* [WORK REQUIRED] Copy out all the records exactly.

Source data
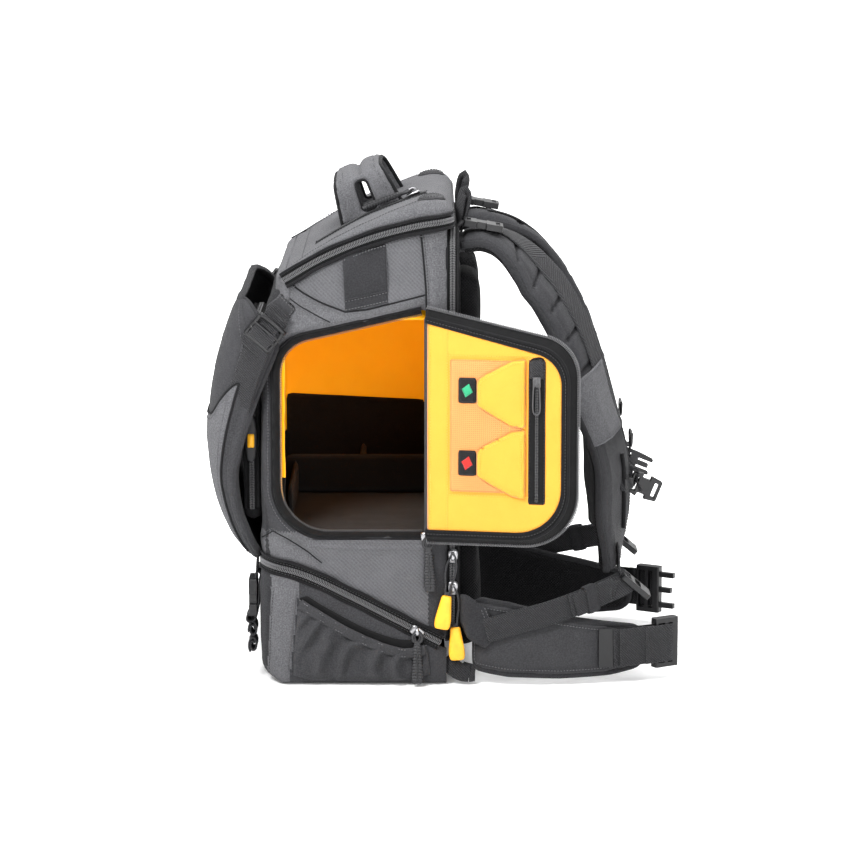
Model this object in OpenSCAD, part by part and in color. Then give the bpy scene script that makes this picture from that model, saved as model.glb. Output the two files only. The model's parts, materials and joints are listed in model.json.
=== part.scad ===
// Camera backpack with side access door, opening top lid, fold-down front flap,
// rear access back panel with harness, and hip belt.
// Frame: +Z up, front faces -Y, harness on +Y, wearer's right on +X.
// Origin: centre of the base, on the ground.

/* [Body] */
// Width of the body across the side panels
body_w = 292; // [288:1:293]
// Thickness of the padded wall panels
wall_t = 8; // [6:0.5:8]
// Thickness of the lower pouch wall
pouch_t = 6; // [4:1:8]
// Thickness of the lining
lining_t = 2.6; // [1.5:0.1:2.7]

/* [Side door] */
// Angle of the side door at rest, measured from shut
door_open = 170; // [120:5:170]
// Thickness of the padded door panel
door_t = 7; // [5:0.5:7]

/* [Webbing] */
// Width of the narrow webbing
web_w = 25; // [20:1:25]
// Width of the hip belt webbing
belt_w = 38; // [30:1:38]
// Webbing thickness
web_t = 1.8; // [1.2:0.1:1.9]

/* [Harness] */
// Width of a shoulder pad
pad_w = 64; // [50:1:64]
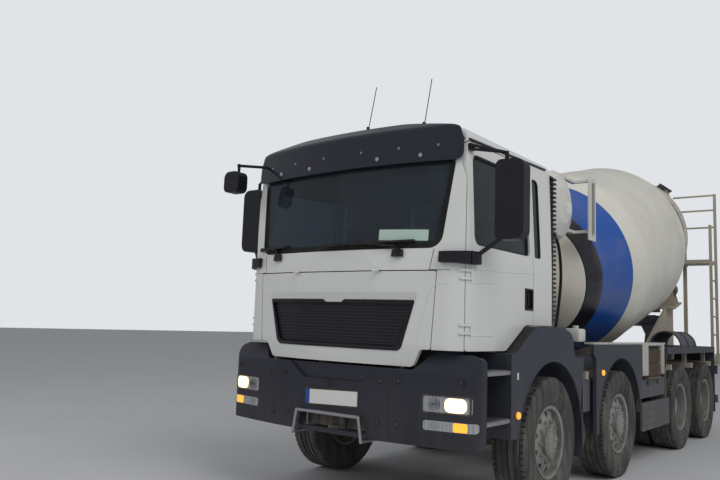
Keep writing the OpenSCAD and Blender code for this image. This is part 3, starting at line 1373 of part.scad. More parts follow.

* [COMPLETED TASK]
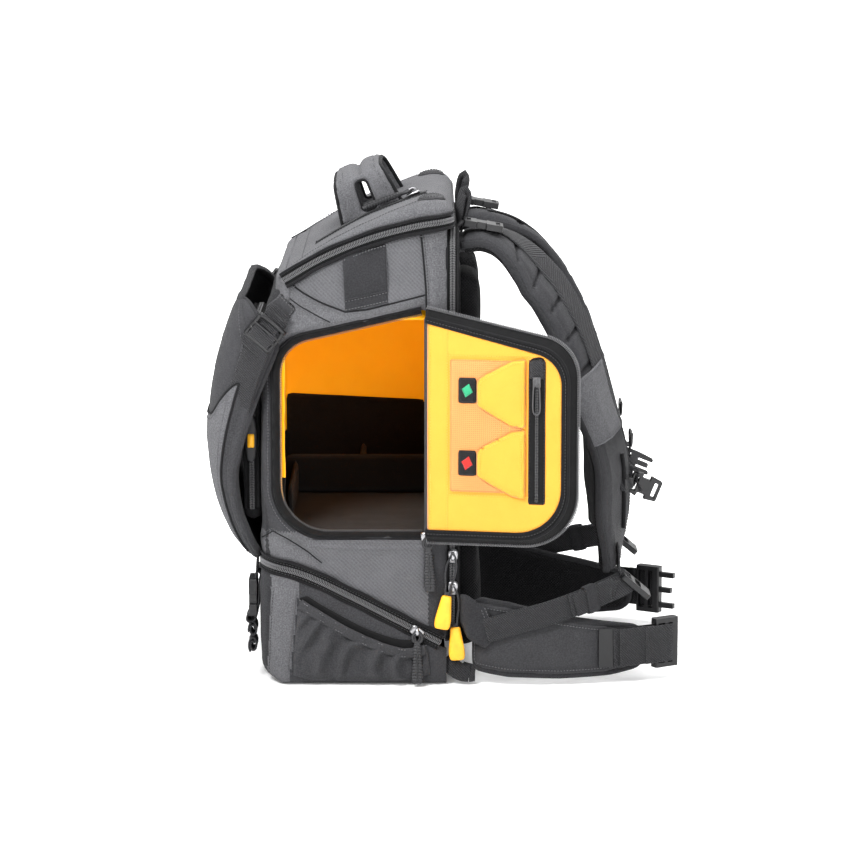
Model this object in OpenSCAD, part by part and in color. Then give the bpy scene script that makes this picture from that model, saved as model.glb. Output the two files only. The model's parts, materials and joints are listed in model.json.
=== part.scad ===
// Camera backpack with side access door, opening top lid, fold-down front flap,
// rear access back panel with harness, and hip belt.
// Frame: +Z up, front faces -Y, harness on +Y, wearer's right on +X.
// Origin: centre of the base, on the ground.

/* [Body] */
// Width of the body across the side panels
body_w = 292; // [288:1:293]
// Thickness of the padded wall panels
wall_t = 8; // [6:0.5:8]
// Thickness of the lower pouch wall
pouch_t = 6; // [4:1:8]
// Thickness of the lining
lining_t = 2.6; // [1.5:0.1:2.7]

/* [Side door] */
// Angle of the side door at rest, measured from shut
door_open = 170; // [120:5:170]
// Thickness of the padded door panel
door_t = 7; // [5:0.5:7]

/* [Webbing] */
// Width of the narrow webbing
web_w = 25; // [20:1:25]
// Width of the hip belt webbing
belt_w = 38; // [30:1:38]
// Webbing thickness
web_t = 1.8; // [1.2:0.1:1.9]

/* [Harness] */
// Width of a shoulder pad
pad_w = 64; // [50:1:64]
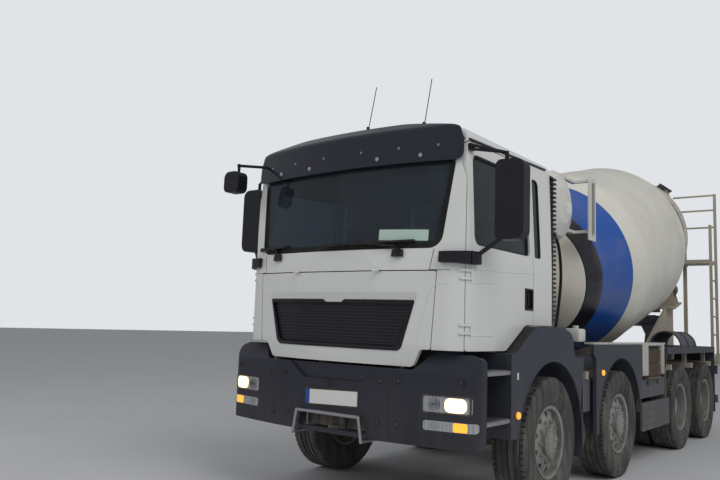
Keep writing the OpenSCAD and Blender code for this image. This is part 3, starting at line 1373 of part.scad. More parts follow.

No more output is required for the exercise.